Quelle part est due aux comédiens et quelle part est due à l’animateur ?
Réaction de participants
En ce qui concerne l’investissement, effectivement, il y a une part de pudeur non négligeable. Il y a la question personnelle de savoir “à quel point puis-je me dévoiler ?” ainsi que la question de savoir “jusqu’où puis-je aller avec ce(tte) partenaire de scène ?”.
Pour les genres, je crois que souvent on ne connaît pas les codes ou on ne les maîtrise pas suffisamment pour aller plus dans le détail. Cette année dans mon groupe, on a expérimenté la reproduction de genres et d’époques et d’époques en atelier en essayant d’en faire autre choses qu’un gadget, c’est super dur. Typiquement, on a essayé de faire une scène se passant dans les années 50 et nos cerveaux étaient obnubilés par la crainte de faire des faux-pas.
Et dans les cas où on connaît bien les codes, on n’est pas suffisamment à l’aise avec pour les utiliser naturellement dans la scène.

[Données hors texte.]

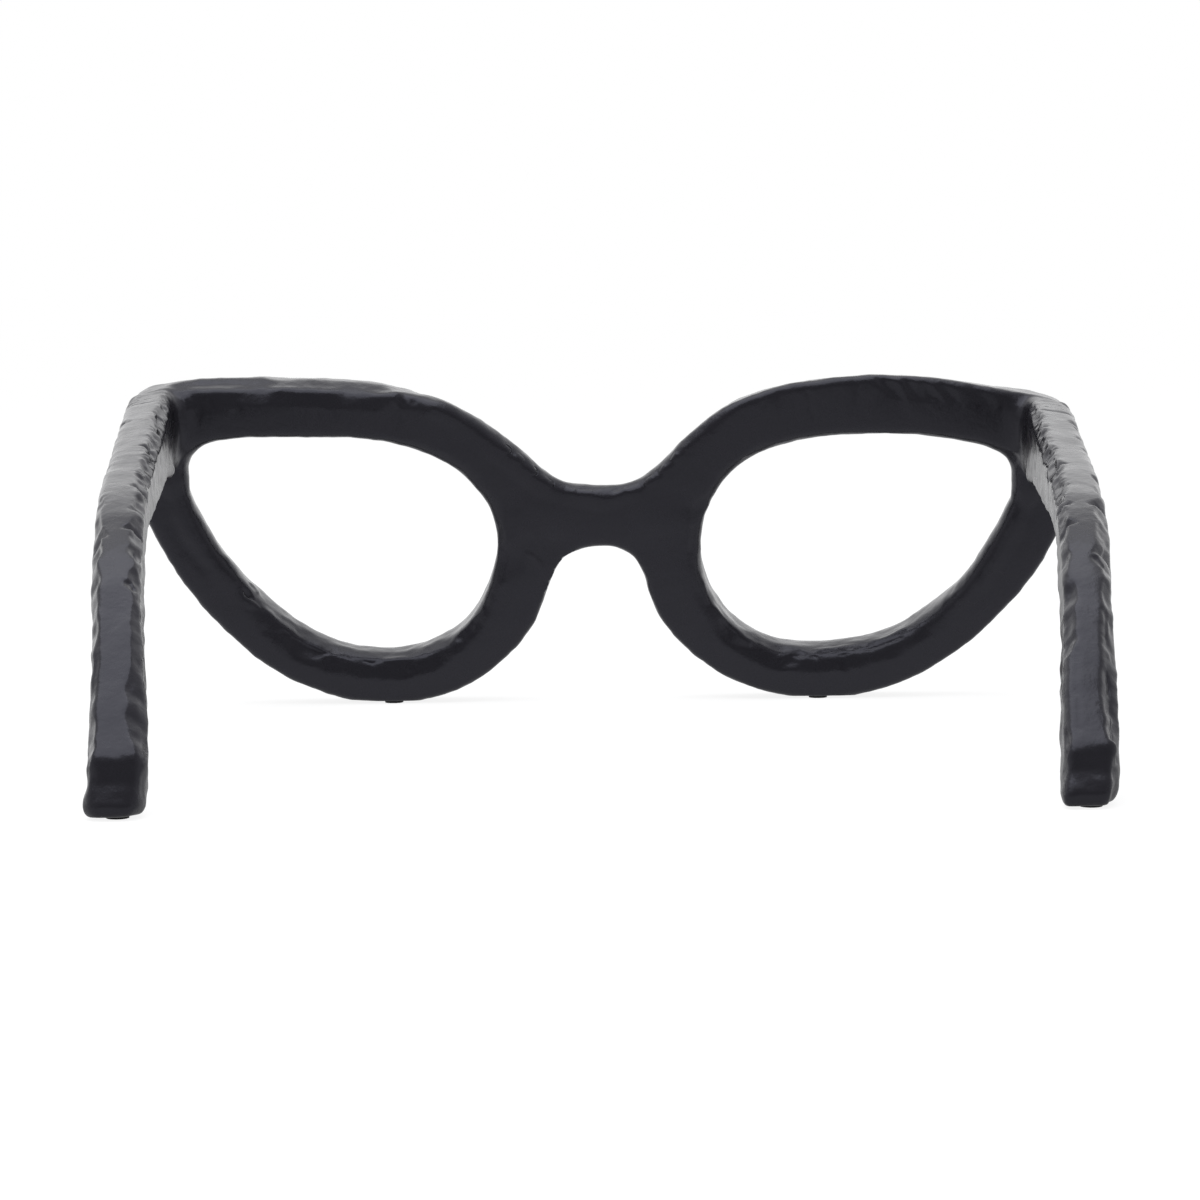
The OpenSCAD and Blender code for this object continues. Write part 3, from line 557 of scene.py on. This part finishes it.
def raise_by(obj, heights, name):
    """Moves the surface out along its normals by heights in millimetres, or in where they are below zero."""
    for sign, part in ((1, "out"), (-1, "in")):
        share = np.clip(heights * sign, 0, None)
        if share.max() <= 0:
            continue
        most = float(share.max())
        group = paint_weights(obj, f"{name}_{part}", share / most)
        finish_with(obj, "DISPLACE", vertex_group=group, strength=sign * most * MM, mid_level=0.0)
    obj.vertex_groups.clear()


def warped(co):
    """Positions pushed about a little, so that no stroke keeps a drawn outline."""
    # without a seed this noise starts from the clock, and runs differ
    noise.seed_set(HAND_SEED)
    still = co.tolist()
    for length, strength in WANDERINGS:
        co = co + strength * np.array([noise.noise_vector(Vector(p) / length) for p in still], np.float32)
    return co


def rise(values, start, span):
    """0 up to start, and from there a straight rise to 1 over the span."""
    return np.clip((values - start) / span, 0, 1)


def fall(values, end, span):
    """A straight fall over the span from 1 to 0 at the end, and 0 beyond it."""
    return np.clip((end - values) / span, 0, 1)


def stroke_heights(co, strokes):
    """The summed height of strokes at each point. Along a stroke reach and height run from point to point."""
    total = np.zeros(len(co), np.float32)
    for stroke in strokes:
        best = np.zeros(len(co), np.float32)
        for start, end in zip(stroke, stroke[1:]):
            a = np.array(start, np.float32)
            step = np.array(end, np.float32) - a
            margin = max(start[3], end[3])
            near = (np.abs(co - (a[:3] + step[:3] / 2)) < margin + np.abs(step[:3]) / 2 + 0.01).all(1)
            near = np.nonzero(near)[0]
            if len(near) == 0:
                continue
            rel = co[near] - a[:3]
            along = np.clip(rel @ step[:3] / max(float(step[:3] @ step[:3]), 1e-6), 0, 1)
            away = np.linalg.norm(rel - along[:, None] * step[:3], axis=1) / (a[3] + along * step[3])
            height = (a[4] + along * step[4]) * np.clip(1 - away**2, 0, None) ** 2
            best[near] = np.where(np.abs(height) > np.abs(best[near]), height, best[near])
        total += best
    return total


def ridge_cuts(co, normals, ridge):
    """How deep the knife went along one ridge of a temple: a bevel drawn along it, and chops into it."""
    side, line, across, toward, bevel, chops, rough = ridge
    ys = np.array([p[0] for p in line], np.float32)[::-1]
    zs = np.array([p[1] for p in line], np.float32)[::-1]
    xs = side * np.array(across, np.float32)[::-1]
    if across is INNER_RIDGE_X:
        most, root, end = SHOULDER
        zs = zs + most * rise(ys, end, root - end)
    slopes = np.arctan(np.gradient(zs, ys))

    def place(y):
        return np.stack([np.interp(y, ys, xs), y, np.interp(y, ys, zs)], -1)

    def blade(y, roll, tilt):
        lean = np.interp(y, ys, slopes)
        roll, tilt = np.radians(roll), np.radians(tilt)
        top = np.stack([0 * lean, -np.sin(lean), np.cos(lean)], -1)
        ahead = np.stack([0 * lean, -np.cos(lean), -np.sin(lean)], -1)
        flat = np.cos(roll)[..., None] * top + np.sin(roll)[..., None] * np.array([toward, 0, 0])
        return np.cos(tilt)[..., None] * flat + np.sin(tilt)[..., None] * ahead

    behind = rise(in_front_plane(co)[:, 2], *KNIFE_START)
    away = np.linalg.norm(co - place(co[:, 1]), axis=1)
    near = np.nonzero((away < RIDGE_REACH) & (behind > 0))[0]
    spots, faces = co[near], normals[near]
    y = spots[:, 1]
    table = np.array(rough, np.float32)[::-1]
    rim = np.zeros(len(co), np.float32)
    share = np.clip(RIM_FULL - away[near] / RIM_REACH, 0, 1) * np.interp(y, table[:, 0], table[:, 1])
    rim[near] = share * behind[near]
    hand = [noise.noise(Vector((0, v, 7.0 * side)) / WAVER_LENGTH) for v in y.tolist()]
    table = np.array(bevel, np.float32)[::-1]
    knife = blade(y, np.interp(y, table[:, 0], table[:, 1]), 0 * y)
    deep = np.interp(y, table[:, 0], table[:, 2], left=0, right=0) + WAVER * np.array(hand, np.float32)
    over = ((spots - place(y)) * knife).sum(1) + deep
    best = np.clip(over, 0, None) / np.clip((faces * knife).sum(1), LEAST_COSINE, None)
    for wall, roll, tilt, depth in chops:
        at = np.float32(wall)
        knife = blade(at, np.float32(roll), np.float32(tilt))
        over = (spots - place(at)) @ knife + depth
        over *= np.clip((y - wall) / CHOP_WALL + 0.5, 0, 1) * (y - wall < CHOP_LENGTH)
        best = np.maximum(best, np.clip(over, 0, None) / np.clip(faces @ knife, LEAST_COSINE, None))
    total = np.zeros(len(co), np.float32)
    total[near] = -np.clip(best, 0, DEEPEST_CUT) * behind[near]
    return total, rim


def in_front_plane(co):
    """Positions in millimetres turned into u, v and w."""
    rel = co - np.array(FOOT) / MM
    axes = np.array([U_AXIS, V_AXIS, W_AXIS], np.float32)
    return rel @ axes.T


def clouds(name, size, depth=2):
    """A procedural cloud texture with lumps of the given size."""
    made = bpy.data.textures.new(name, "CLOUDS")
    made.noise_scale = size
    made.noise_depth = depth
    made.noise_basis = "ORIGINAL_PERLIN"
    return made


def add_node(tree, kind, inputs=None, links=None, **settings):
    """Adds a node with its settings, its plain input values and the sockets that feed it."""
    node = tree.nodes.new(kind)
    for key, value in settings.items():
        setattr(node, key, value)
    for key, value in (inputs or {}).items():
        node.inputs[key].default_value = value
    for key, socket in (links or {}).items():
        tree.links.new(socket, node.inputs[key])
    return node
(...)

Généralement, ce qu’il se passe, c’est que tous les codes du genre sont “déroulés” les uns après les autres l’air de dire “Vous avez vu ? Je connais ça et ça !”, mais au final, ça sert/nourrit rarement la scène. Donc, je dirais qu’il faut bosser les genres un par un pendant un certains temps afin d’être à l’aise dedans et d’aller plus loin.
Emmanuel
Souvent on ose pas assez s’investir plus dans les personnages et la scène. Donc c’est la responsabilité des comédiens de travailler tout ça et le metteur en scène peut/doit les y pousser.
Cécile
Le paradoxe sur le comédien de Diderot ? Suggères tu d’avoir des scènes avec de la vraie violence dedans ?
Un de mes groupe préféré, c’est Austentatious à Londres. Il font du Jane Austen improvisé. Ils maîtrisent très bien les codes, mais ils n’hésitent pas non plus à dérailler, et ça fonctionne assez bien.
C’est toujours plus facile de jouer dans un univers familier. On a tous nos préférences pour un type d’univers, et c’est plus facile de l’explorer. Par exemple, il y a pas mal de gens dans le groupe qui aiment les mangas, je suis certain que vous pourriez faire des impros mangas, voir même shonen…
Le problème est que l’impro est dominée par des “genres” incontournables qui ont défini ce qu’on pouvait faire ou pas. Les genre “authorisés” sont : Molière, Shakespeare, Tarantino, western, super-héros, science fiction (qui est en fait la plus part du temps space opera/star trek)… Mais il y a plein d’autres genres qui ne sont pas explorés du tout : manga, jeux vidéos, tout le reste de la science fiction (pensez à Dune par exemple, qui n’a rien à voir avec “Mon commandant, le vaisseau est prêt à décoller !”), zombies (qui reste très rare, mais j’en ai vu). Et pourquoi pas Spike Lee (avec un héros noir, un thème socio-économique, et des longues énumérations) ? Ca pourrait être un truc intéressant à faire dans les équipes de Theatresports : lister les trucs que vous connaissez et aimez vraiment bien, et si vous trouvez des trucs qui plaisent à tout le monde, l’utiliser comme genre dans les scènes.
Après, je crois que le mieux pour un genre, c’est pas une scène courte, mais un format long avec UN SEUL genre qui peut être travaillé par tout le groupe pendant longtemps, et qui a de la place pour se développer (et pas faire juste un catalogue de références).